Hosting renewal cost: what you really pay
Almost every host advertises a low intro price and renews much higher. This calculator does the honest maths: enter the intro price, the renewal price, and how many years you plan to stay. You get the real total cost, the true average monthly price across the whole term, and exactly how big the renewal jump is. Tap a preset to load real numbers from our shortlist, or type your own.
A steep 502% jump at renewal. The intro price is bait. Judge this host on the renewal rate, and consider a provider with fairer renewals before you commit for years.
We assume year one at the intro price and every later year at the renewal price. The advertised rate is rarely what you actually pay over time.
Why the renewal price is the only number that matters
The hosting market runs on teaser pricing. That $2.99 a month you see on every banner is the first-term promo, and it exists to win the sale. Once that first year ends, the price snaps to the real rate, which is often three or four times higher. SiteGround jumps from about $3 to roughly $18 a month, Bluehost from under $3 to about $12. Over three years the cheap-looking host can quietly become the expensive one, which is exactly why the advertised price is the wrong number to compare on.

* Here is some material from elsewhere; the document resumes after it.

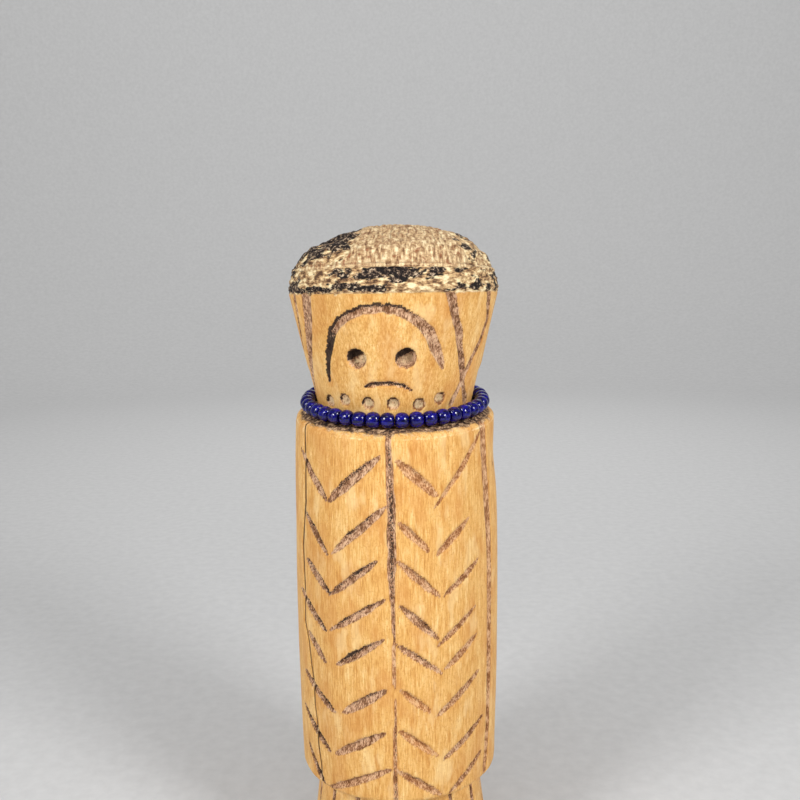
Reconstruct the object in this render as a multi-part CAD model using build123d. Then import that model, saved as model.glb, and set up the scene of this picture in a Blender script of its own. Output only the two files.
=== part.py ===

So decide on the renewal price, not the promo, and on the real average this calculator shows. A small jump is fine: budget for the renewal rate and move on. A jump above 100% is a warning, not a bargain; treat the intro price as bait, and weigh a provider with fairer renewals before you lock in for years. Whatever you pick, set a calendar reminder one month before your renewal date the day you buy. That is the moment to choose again: migrate to a fresh promo (most hosts migrate your site for free) or stay on purpose, with your eyes open.